Since last fall, tens of thousands of physicians, medical practices and pharmacies nationwide, and their patients, have received notifications from some of the country’s largest Medicare Advantage plan providers, including health insurance giants UnitedHealthcare (UHC) and Humana, that the physicians, and entire provider groups, will be terminated from the insurers’ Medicare Advantage networks in 2014. The terminations, often with little or no explanation, have caused extensive disruption to doctor-patient relationships in many states.
In many instances, the terminations are accomplished through amendments to the physicians’ provider contracts with the insurers – amendments that are issued unilaterally and do not require the consent or signature of both parties. Such contract amendments often provide no recourse or appeal under the terms of the contract. Given the magnitude of the terminations and the lack of apparent recourse directly through the insurance companies, some medical associations, physicians and provider groups have chosen to pursue their claims in the courts, commencing litigation and challenging the terminations as violations of the insurer/provider contract.
In December 2013, a federal judge in Connecticut temporarily blocked UHC’s attempt to drop over 2,000 physicians from its Medicare Advantage plan in that state. The preliminary injunction prohibits UHC from terminating the physicians from UHC’s Medicare Advantage Network and from notifying its Medicare Advantage insureds that certain providers will be terminated from coverage. The court found that the physicians presented sufficient evidence at the hearing to demonstrate irreparable harm to their reputations and practices and a likelihood of “success on the merits,” i.e. their contract-based claims supported their argument that the terminations were not supported by the language of the contract or the parties’ prior practices under it.

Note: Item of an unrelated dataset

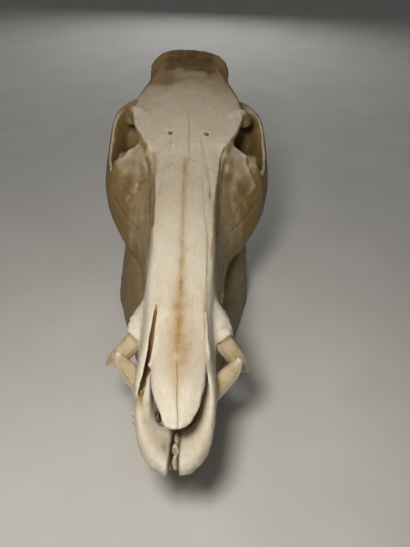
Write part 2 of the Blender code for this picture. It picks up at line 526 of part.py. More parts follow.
def mandible_forms(bm):
    both_sides(bm, jaw_half_rings())
    chin = []
    for s, half, top, low in ((19, 9, 53.5, 48), (23, 12.5, 54.5, 43), (29, 15.5, 55, 35), (38, 18, 54.5, 25),
                              (48, 19.5, 53.5, 15.5), (58, 20, 50, 8), (68, 18.5, 44, 2.5),
                              (76, 16, 34, 0.2), (84, 12, 22, 1.5)):
        mid = 0.5 * (top + low)
        outline = [(0, low), (half * 0.6, low + 1.2), (half * 0.95, mid - 1), (half * 0.95, top - 3),
(half * 0.75, top),
                   (half * 0.35, top - 3), (0, top - 4.5)]
        ring = closed_ring(outline + [(-x, z) for x, z in outline[-2:0:-1]], 36)
        chin.append(np.insert(ring, 1, s, axis=1))
    add_rings(bm, chin)
    sheath = ((12, 78, 24, 6, 6), (14.5, 64, 38, 7.2, 7.5), (16.4, 56.5, 49, 7.4, 8), (18, 55.8, 56, 7, 7.8))
    both_sides(bm, tube_rings(sheath, level=(0, 1, 0)))
    condyle = ((42, 279, 113.5, 3.4, 3.6), (48, 279, 115, 4.5, 4.2), (53.5, 278.5, 114.8, 4.6, 4.2),
               (58, 278, 112.8, 3.4, 3.4))
    both_sides(bm, tube_rings(condyle))
    angle_rim = ((54.5, 290, 78, 3, 4), (55.5, 287, 50, 3.5, 5), (57.2, 279, 26, 3.8, 5.5),
                 (59.4, 264, 9, 4, 5.5),
                 (60, 246, 4.6, 4, 5), (57.5, 228, 4.2, 4, 5))
    both_sides(bm, tube_rings(angle_rim, level=(1, 0, 0)))
    add_teeth(bm, LOWER_TEETH, 38.0, OCCLUSAL_Z - 0.9)
    incisor(bm, ((3.5, 31, 49, 3, 3), (3.5, 21.5, 53.5, 3, 3), (3.2, 16, 57, 2.4, 2.2)))
    incisor(bm, ((9.5, 32, 49, 3, 3), (9.5, 23.5, 54, 3, 3), (9, 19, 58, 2.2, 2)))
    incisor(bm, ((15, 34, 50, 2.4, 2.4), (15.5, 25, 56, 2.2, 2.2), (15.5, 22, 60, 1.4, 1.6)))


def mandible_hollows(bm):
    both_sides(bm, ball_rings((61.5, 252, 72), (7.5, 22, 34), tilt=6))
    both_sides(bm, tube_rings(((38, 224, 88, 2.2, 3), (44, 236, 80, 2.2, 3), (50, 244, 76, 2, 2.6))))
    both_sides(bm, tube_rings(((34, 84, 26, 2, 2.4), (25, 90, 25, 2, 2.4), (20, 96, 25, 1.6, 2))))


def make_mandible():
    bm = bmesh.new()
    mandible_forms(bm)
    jaw = fuse(new_object("mandible", bm), CORE_VOXEL, 4)
    bm = bmesh.new()
    mandible_hollows(bm)
    hollows = fuse(new_object("jaw_hollows", bm), CORE_VOXEL, 1)
    boolean(jaw, hollows, "DIFFERENCE", "MANIFOLD")
    fuse(jaw, FINE_VOXEL, 2)
    keep_largest(thin_out(jaw, MANDIBLE_TRIANGLES))
    for vertex in jaw.data.vertices:
        vertex.co.x -= 2.2 * MM * max(0.0, 1 - vertex.co.z / (60 * MM))
    bm = bmesh.new()
    add_rings(bm, box_rings((-90, -20, -20), (90, 380, 0)))
    return boolean(jaw, new_object("floor_side", bm), "DIFFERENCE")


def half_space(name, point, normal, size=500.0):
    """A large box that fills the side of a plane that its normal points to."""
    normal = np.asarray(normal, float) / np.linalg.norm(normal)
    helper = (0.0, 0.0, 1.0) if abs(normal[2]) < 0.9 else (1.0, 0.0, 0.0)
    a = np.cross(normal, helper)
    a /= np.linalg.norm(a)
    b = np.cross(normal, a)
    corners = [np.asarray(point, float) + size * (u * a + v * b) for u, v in ((-1, -1), (1, -1), (1, 1),
                                                                              (-1, 1))]
    bm = bmesh.new()
    add_rings(bm, [np.array(corners), np.array(corners) + size * normal])
    return new_object(name, bm)


def split(whole, name, region):
    """Parts whole by a region. region(grow) makes the cutter, grown by that many millimetres; the piece
    inside takes the name, and the gap between the two is GAP wide."""
    inside = duplicate(whole, name)
    boolean(inside, region(-GAP / 2), "INTERSECT")
    boolean(whole, region(GAP / 2), "DIFFERENCE")
    return keep_largest(inside), keep_largest(whole)


def nasal_region(side):
    """The block that holds one nasal bone: its outline seen from above, cut down to its underside."""
    def region(grow):
        bm = bmesh.new()
        rings = []
        for s in np.concatenate([[4.0], np.arange(12, 206, 6.0), [209.0, 213.0 + grow]]):
            half = curve_through(NASAL_S, NASAL_HALF, [s])[0] + grow + (0.9 if s < 100 else 0.0)
            half += np.interp(s, FLANK_S, FLANK_X) if side < 0 else 0.0
            shift = np.interp(s, SHIFT_S, SHIFT_X)
            top = core_section(max(s, 82.0))[0] if s > 82 else np.interp(s, (9, 82), (103.6, 124.5))
            low = top - np.interp(s, (0, 90, 120, 213), (9.5, 9.0, 6.0, 5.5)) - grow
            inner, outer = side * (-grow) + shift, side * half + shift
            ring = [(inner, s, low), (outer, s, low - 1.5), (outer, s, top + 30), (inner, s, top + 30)]
            rings.append(np.array(ring if side > 0 else ring[::-1], float))
        add_rings(bm, rings)
        return new_object("nasal_block", bm)
    return region


def plane_region(point, normal):
    normal = np.asarray(normal, float) / np.linalg.norm(normal)

    def region(grow):
        return half_space("side", np.asarray(point, float) - grow * normal, normal)
    return region


def snout_region(grow):
    """The block that holds both premaxillae, which lie between the snout's tip and the tusk sheaths."""
    inner = [(-10, 40), (34 + grow, 40), (109 + grow, 118), (125 + grow, 160), (-10, 160)]
    outer = [(-10, 40), (34 + grow, 40), (60 + grow, 67), (62 + grow, 160), (-10, 160)]
    bm = bmesh.new()
    add_rings(bm, [np.array([(x, s, z) for s, z in outline], float)
                   for x, outline in ((-28, outer), (-23.5, inner), (23.5, inner), (28, outer))])
    return new_object("snout_block", bm)


def cheek_region(side):
    """The block that holds one zygomatic bone, between the lacrimal and the squamosal sutures."""
    def region(grow):
        outline = [(193 - grow, 70 - grow), (302 + grow, 70 - grow), (287 + grow, 152 + grow),
(238, 152 + grow),
                   (224 - grow, 138 + grow), (204 - grow, 112)]
        bm = bmesh.new()
        add_rings(bm, [np.array([(side * x, s, z) for s, z in outline], float) for x in (44.5 - grow, 95.0)])
        return new_object("cheek_block", bm)
    return region


TUSKS = {
    "upper_canine": ((22.6, 85.2, 102.6, 6.4, 6.5), (28.2, 80.8, 97.0, 6.4, 6.5),
                     (34.6, 78.2, 90.6, 6.2, 6.3),
                     (39.8, 77.5, 84.0, 5.9, 6.0), (43.2, 77.8, 77.8, 5.4, 5.6),
                     (45.4, 78.6, 71.6, 5.0, 5.2)),
    "lower_canine": ((17.0, 55.0, 48.0, 5.6, 6.0), (17.9, 56.0, 60.0, 5.6, 6.0), (19.6, 58.0, 70.0, 5.8, 6.2),
                     (24.2, 60.0, 78.4, 6.2, 6.2), (29.4, 61.4, 86.0, 5.8, 5.8), (33.6, 62.2, 93.4, 4.7, 4.8),
                     (35.6, 62.4, 98.4, 3.4, 3.5), (36.6, 62.5, 102.4, 1.9, 2.1)),
}
TUSK_START = {"upper_canine": (27.4, 81.3, 97.8), "lower_canine": (18.2, 55.8, 58.5)}
TUSK_WAY = {"upper_canine": (0.66, -0.42, -0.62), "lower_canine": (0.14, 0.08, 0.99)}

# The tusks are worn unevenly: how far each side's spreads or rises, next to the animal's right.
TUSK_SPREAD = {"upper_canine": {1: 0.84, -1: 1.0}, "lower_canine": {1: 1.04, -1: 1.0}}
TUSK_RISE = {"upper_canine": {1: 1.0, -1: 1.0}, "lower_canine": {1: 0.92, -1: 1.0}}

# The upper tusks are ground to a flat end, lower on the animal's left: its height 78 mm behind the tip.
FACET_NORMAL = (0.1, -0.66, -0.74)
FACET_Z = {1: 72.4, -1: 75.6}


def tusk(kind, side, grow=0.0):
    root_x, _, root_z = TUSK_START[kind]
    spread, rise = TUSK_SPREAD[kind][side], TUSK_RISE[kind][side]
    path = [(side * (root_x + spread * (x - root_x)), s, root_z + rise * (z - root_z), w + grow, h + grow)
            for x, s, z, w, h in TUSKS[kind]]
    bm = bmesh.new()
    add_rings(bm, tube_rings(path, 12, 3, level=(0, 1, 0)))
    return new_object(kind, bm)


def make_tusks(kind, jaw_pieces):
    """Each tusk starts at the rim of its sheath, which is cut square to the tusk and clear of it."""
    made = []
    for side, word in ((1, "left"), (-1, "right")):
        start = np.array(TUSK_START[kind]) * (side, 1, 1)
        way = np.array(TUSK_WAY[kind]) * (side, 1, 1)
        tooth = tusk(kind, side)
        tooth.name = f"{kind}_{word}"
        boolean(tooth, half_space("out", start, way), "INTERSECT")
        if kind == "upper_canine":
            facet = np.array(FACET_NORMAL) * (side, 1, 1)
            worn = half_space("worn", (45.0 * side, 78.0, FACET_Z[side]), facet)
            boolean(tooth, worn, "DIFFERENCE")
        room = tusk(kind, side, grow=0.8)
        boolean(room, half_space("out", start - way * GAP, way), "INTERSECT")
        for piece in jaw_pieces:
            boolean(piece, room, "DIFFERENCE", keep=True)
        bpy.data.objects.remove(room)
        made.append(keep_largest(tooth))
    return made


def material(name, colour, roughness):
    made = bpy.data.materials.new(name)
    made.use_nodes = True
    shader = made.node_tree.nodes["Principled BSDF"]
    shader.inputs["Base Color"].default_value = colour
    shader.inputs["Roughness"].default_value = roughness
    shader.inputs["Metallic"].default_value = 0.0
    return made


def stand_on_origin(pieces):
    """Moves the whole skull so that the middle of its footprint is the origin."""
    corners = np.array([v.co for piece in pieces for v in piece.data.vertices])
    low, high = corners.min(0), corners.max(0)
    middle = (low + high) / 2
    for piece in pieces:
        for vertex in piece.data.vertices:
            vertex.co.x -= middle[0]
            vertex.co.y -= middle[1]
            vertex.co.z -= low[2]


def main():
    for thing in list(bpy.data.objects):
        bpy.data.objects.remove(thing)
    whole = make_cranium()
    pieces = []
    for side, word in ((1, "left"), (-1, "right")):
        nasal, whole = split(whole, f"nasal_{word}", nasal_region(side))
        pieces.append(nasal)
    front, whole = split(whole, "front", plane_region((0, 212, 161), (0, -1, -0.14)))
    for side, word in ((1, "left"), (-1, "right")):
        cheek, whole = split(whole, f"zygomatic_{word}", cheek_region(side))
        pieces.append(cheek)
    whole.name = "braincase"
    snout, maxilla = split(front, "snout", snout_region)
    maxilla.name = "maxilla"
    left, right = split(snout, "premaxilla_left", plane_region((0, 0, 0), (1, 0, 0)))
    right.name = "premaxilla_right"
    jaw = make_mandible()
    uppers = make_tusks("upper_canine", [maxilla, left, right])
    lowers = make_tusks("lower_canine", [jaw, maxilla, left, right])
    bones = pieces + [whole, maxilla, left, right, jaw]
    bone = material("bone", BONE_COLOUR, 0.55)
    ivory = material("tusk_ivory", TOOTH_COLOUR, 0.35)
    for piece in bones + uppers + lowers:
        keep_largest(piece)
        piece.data.materials.clear()
        piece.data.materials.append(bone if piece in bones else ivory)
        piece.data.shade_smooth()
    stand_on_origin(bones + uppers + lowers)


main()
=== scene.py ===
"""Dresses a wild boar skull: weathered bone, worn enamel and ivory tusks on a pale studio floor.

Points are written (x, s, z) in millimetres, as in the part's source: x across with the animal's left
at +x, s the distance behind the snout's tip, z above the floor.
"""

import bmesh
import bpy
import numpy as np
from mathutils import Matrix


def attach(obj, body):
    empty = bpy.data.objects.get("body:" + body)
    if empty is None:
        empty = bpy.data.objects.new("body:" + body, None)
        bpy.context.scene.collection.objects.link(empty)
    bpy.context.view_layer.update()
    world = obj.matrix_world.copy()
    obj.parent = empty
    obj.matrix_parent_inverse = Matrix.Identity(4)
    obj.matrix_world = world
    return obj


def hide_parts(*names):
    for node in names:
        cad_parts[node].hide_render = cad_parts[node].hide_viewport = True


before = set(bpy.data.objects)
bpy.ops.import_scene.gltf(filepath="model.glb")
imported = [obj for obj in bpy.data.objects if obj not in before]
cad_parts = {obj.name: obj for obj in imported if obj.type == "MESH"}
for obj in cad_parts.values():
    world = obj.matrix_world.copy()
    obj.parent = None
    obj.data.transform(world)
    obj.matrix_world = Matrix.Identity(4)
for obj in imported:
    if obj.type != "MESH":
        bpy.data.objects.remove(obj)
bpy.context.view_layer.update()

MM = 0.001
SNOUT_TO_ORIGIN = 175.9
FLOOR_GAP = 0.0002


# Places, noise and strokes

def to_world(points):
    """From (x, s, z) in millimetres to metres in the part's frame."""
    points = np.asarray(points, float)
    return (points - (0.0, SNOUT_TO_ORIGIN, 0.0)) * MM


def hashed(cell, seed):
    """One number from -1 to 1 for each whole-numbered cell, by mixing the bits of its three indices."""
    cell = cell.astype(np.int64)
    mixed = cell[:, 0] * 73856093 ^ cell[:, 1] * 19349663 ^ cell[:, 2] * 83492791 ^ (seed * 2654435761)
    mixed &= 0xFFFFFFFF
    mixed = ((mixed ^ (mixed >> 15)) * 0x2C1B3C6D) & 0xFFFFFFFF
    mixed = ((mixed ^ (mixed >> 12)) * 0x297A2D39) & 0xFFFFFFFF
    return (mixed ^ (mixed >> 15)) / 0x7FFFFFFF - 1.0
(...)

UHC has appealed the imposition of the injunction to the U.S. Court of Appeal for the Second Circuit. The outcome of the case, given the potential for national implications, has drawn the attention of the American Medical Association and more than 30 additional medical associations and physician advocacy groups that have filed “friend of the court” briefs, arguing that the injunction remain in place as it is necessary to preserve due process of law and prevent disruptions to longstanding relationships between doctors and their patients.
While the outcome of the case before the Second Circuit remains to be seen, momentum is building for physicians, provider groups and medical associations to challenge Medicare Advantage provider terminations in the courts as the only available recourse. As the Connecticut/UHC case demonstrates, there are legal options available in challenging Medicare Advantage provider terminations.